Real-World Example: FP&A Team Automating Forecasts
- Let’s say a company’s FP&A team is forecasting revenue for the next year using historical sales data from 10 regions. Using Pandas, they:
Load and clean the data
Group by region and calculate growth trends
Build rolling forecasts
But to run multiple forecast scenarios—optimistic, conservative, worst-case—they use NumPy to simulate different growth rates and apply statistical functions over large arrays.

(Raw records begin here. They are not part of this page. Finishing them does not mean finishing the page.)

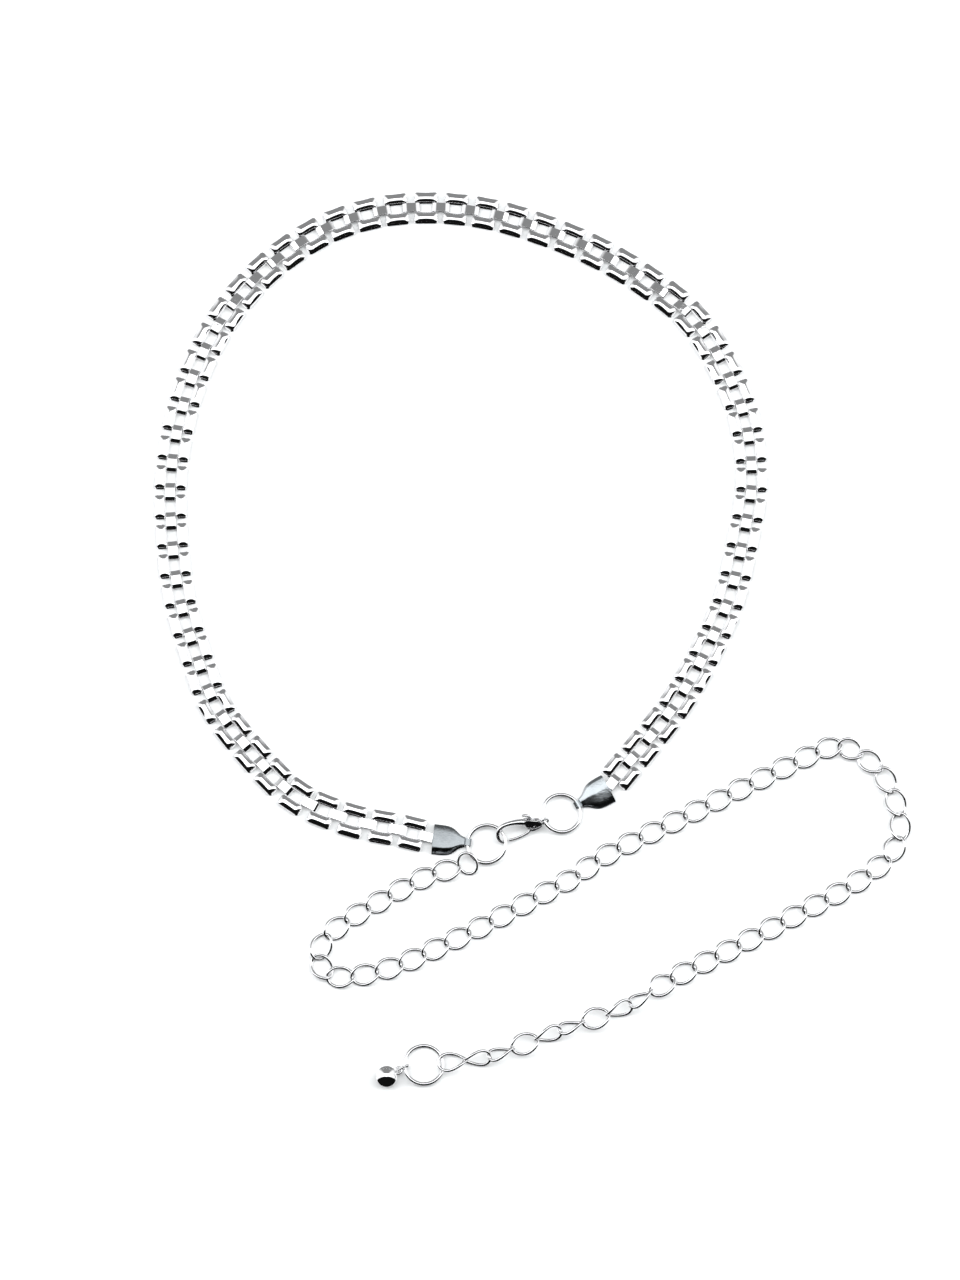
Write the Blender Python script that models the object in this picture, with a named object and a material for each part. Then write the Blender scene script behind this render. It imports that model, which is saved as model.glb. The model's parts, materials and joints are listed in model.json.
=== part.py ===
# Waist chain: a loop of panther links, closed by a lobster clasp between two jump rings,
# with a long curb chain that ends in a ring and a ball drop.
# Metres, +Z up. Everything lies on the plane z = 0, and +Y is the far side of the loop.

import math

import bmesh
import bpy
from mathutils import Matrix, Vector

CLEARANCE = 0.0003          # gap between separate pieces
BITE = 0.0001               # how far fused pieces run into each other

# Panther links: two pads on two bars, and a strip that hooks on the bars of two neighbours.
LINK_PITCH = 0.01075
CHAIN_WIDTH = 0.0113
CHAIN_HEIGHT = 0.0027
PAD_LENGTH = 0.0085
PAD_WIDTH = 0.0037
PAD_CORNER = 0.0008         # cut-off of a pad's outer corners
CROWN_INSET_ACROSS = 0.0007
CROWN_INSET_ALONG = 0.0012
BAR_SIZE = 0.0006
BAR_HEIGHT = 0.0015         # centre of a bar above the floor
STRIP_LENGTH = 0.0065
STRIP_WIDTH = 0.0033
STRIP_THICKNESS = 0.0004
STRIP_TOP = 0.0024
STRIP_BOTTOM = 0.00075
STRIP_INSERT = 0.0012       # how far the last strip reaches into an end cap
STRIP_SHOULDER = 0.0002     # how far a strip's top edge lies inside its end
STRIP_LIP = 0.00015         # how far a strip's turned-in lip reaches past the bar, and rises inside

# End caps: a folded sheet, wide at the mouth, rolled round a ring's wire at the tip.
CAP_LENGTH = 0.0112
CAP_WIDTH = 0.0106
CAP_HEIGHT = 0.0031
CAP_WALL = 0.0004
CAP_CORNER = 0.0006
CAP_LOOP_LENGTH = 0.0025
CAP_LOOP_WALL = 0.0004
CAP_LOOP_SINK = 0.0003      # how far the rolled loop runs into the cap's tip
LOOP_STEPS = 12
# Share of the length, then the width, the underside and the top as shares of width and height.
CAP_SECTIONS = (
    (0.00, 1.00, 0.00, 1.00),
    (0.34, 1.00, 0.00, 1.00),
    (0.60, 0.87, 0.00, 0.96),
    (0.77, 0.55, 0.06, 0.85),
    (1.00, 0.32, 0.22, 0.62),
)
CAP_HOLLOW_SECTIONS = 3     # the pocket follows this many of the sections

# Jump rings
RING_DIAMETER = 0.0144
RING_WIRE = 0.00106
RING_STEPS = 16
WIRE_SIDES = 5

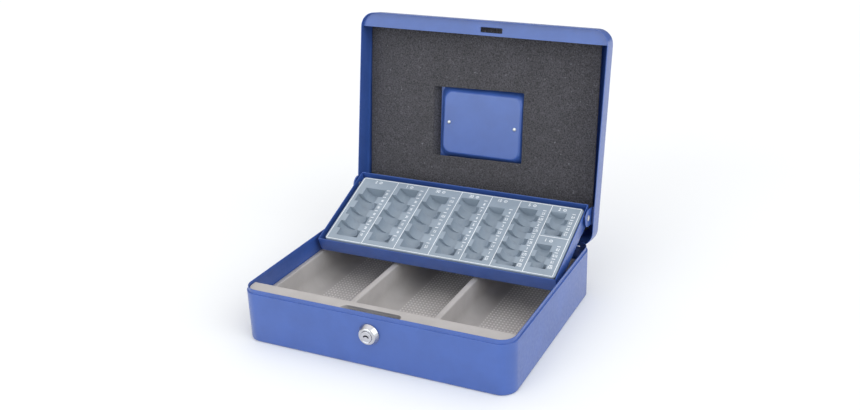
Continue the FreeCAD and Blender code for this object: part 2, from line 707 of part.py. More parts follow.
def handle():
    """Bail of round rod in two riveted saddles."""
    for side, name in ((-1, "left"), (1, "right")):
        edges = sorted((f"{side} * saddle_inner", f"{side} * (saddle_inner + saddle_width)"), key=value)
        block = box(*edges, "recess_centre - saddle_depth / 2", "recess_centre + saddle_depth / 2",
                    "recess_floor", "saddle_top")
        bore_start = (f"{edges[0]} - 1", "recess_centre", "handle_level")
        bore = cylinder("handle_rod + running_gap", "saddle_width + 2", bore_start, "X")
        middle = f"{side} * (saddle_inner + saddle_width / 2)"
        pit = cylinder("rivet_radius", "1.4", (middle, "recess_centre", "recess_floor"), "Z")
        piece(cut(block, bore, pit), f"handle_saddle_{name}", OPEN)
    rivets = []
    for side in ("-1", "1"):
        middle = f"{side} * (saddle_inner + saddle_width / 2)"
        under = "recess_floor - gauge"
        shank = cylinder("rivet_radius", "gauge + 1.4", (middle, "recess_centre", under), "Z")
        head_start = (middle, "recess_centre", f"{under} - rivet_head")
        head = cylinder("rivet_radius + 0.6", "rivet_head", head_start, "Z")
        rivets.append(fuse(shank, head))
    piece(group(*rivets), "handle_rivets", OPEN)

    body = new_body("handle_bail")
    path = sketch_on(body, "XY", "handle_level")
    half = value("handle_half")
    reach = value("handle_reach")
    bend = value("handle_bend")
    end = value("handle_pin_end")
    small = value("handle_bend / 2")
    axis = value("recess_centre")
    far = axis + reach
    points = [(-end, axis, 0), (-half, axis, small), (-half, far, bend),
              (half, far, bend), (half, axis, small), (end, axis, 0)]
    add_path(path, points)
    section = sketch_on(body, "YZ", "-handle_pin_end")
    add_circle(section, "recess_centre", "handle_level", "handle_rod")
    rod = body.newObject("PartDesign::AdditivePipe", "rod")
    rod.Profile = section
    rod.Spine = path
    doc.recompute()
    piece(body, "handle_bail", HANGING)


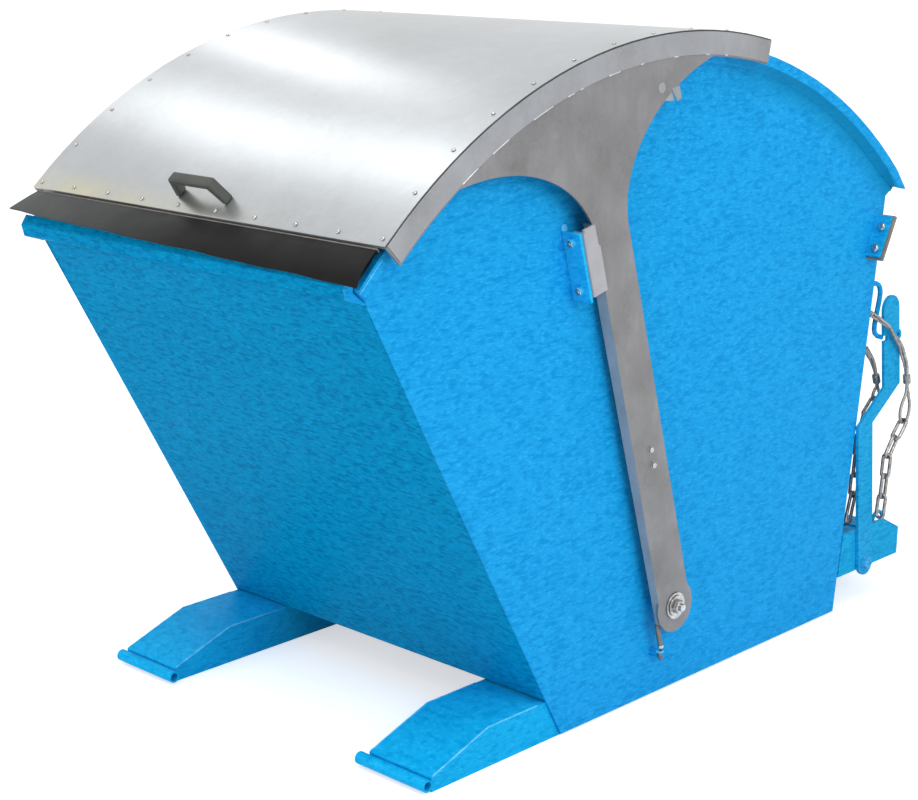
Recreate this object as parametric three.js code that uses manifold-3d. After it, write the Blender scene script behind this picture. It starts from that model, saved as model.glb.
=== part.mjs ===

In the end, they use Pandas again to export clean, readable forecasts for management dashboards.
Choosing the Right Tool
Task | Use Pandas | Use NumPy |
---|---|---|
Data cleaning and reshaping | ✅ | ❌ |
Handling labeled/tabular data | ✅ | ❌ |
Statistical modeling | ⚠️ (basic only) | ✅ |
Simulation and matrix ops | ❌ | ✅ |
Time series and date handling | ✅ | ❌ |
Integrating with ML libraries | ⚠️ | ✅ |
Readability and quick reporting | ✅ | ❌ |
✅ = Best Fit | ⚠️ = Limited Support | ❌ = Not Ideal |
Skills Finance Professionals Should Build To thrive in modern finance roles, professionals should build fluency in both Pandas and NumPy. Here’s how to get started:
-
Pandas: Learn how to filter, group, and reshape data; work with date/time data; and handle missing values.
-
NumPy: Understand arrays, broadcasting, and vectorized operations. Explore statistical functions and matrix algebra.
-
Practice: Use finance-specific datasets (e.g., stock prices, P&L statements) to build small projects.
-
Resources: Explore courses on DataCamp, Coursera, or the official documentation.
Conclusion
In the age of automation and data-driven finance, Pandas and NumPy are essential tools in a financial professional’s toolkit. Pandas makes working with real-world data easier and more intuitive, while NumPy delivers speed and power for heavy numerical lifting.
Rather than choosing one over the other, the most effective analysts know when to use each—and how to make them work together. If you’re looking to go beyond Excel, build smarter models, and level up your analytical capabilities, mastering Pandas and NumPy is a smart investment in your future.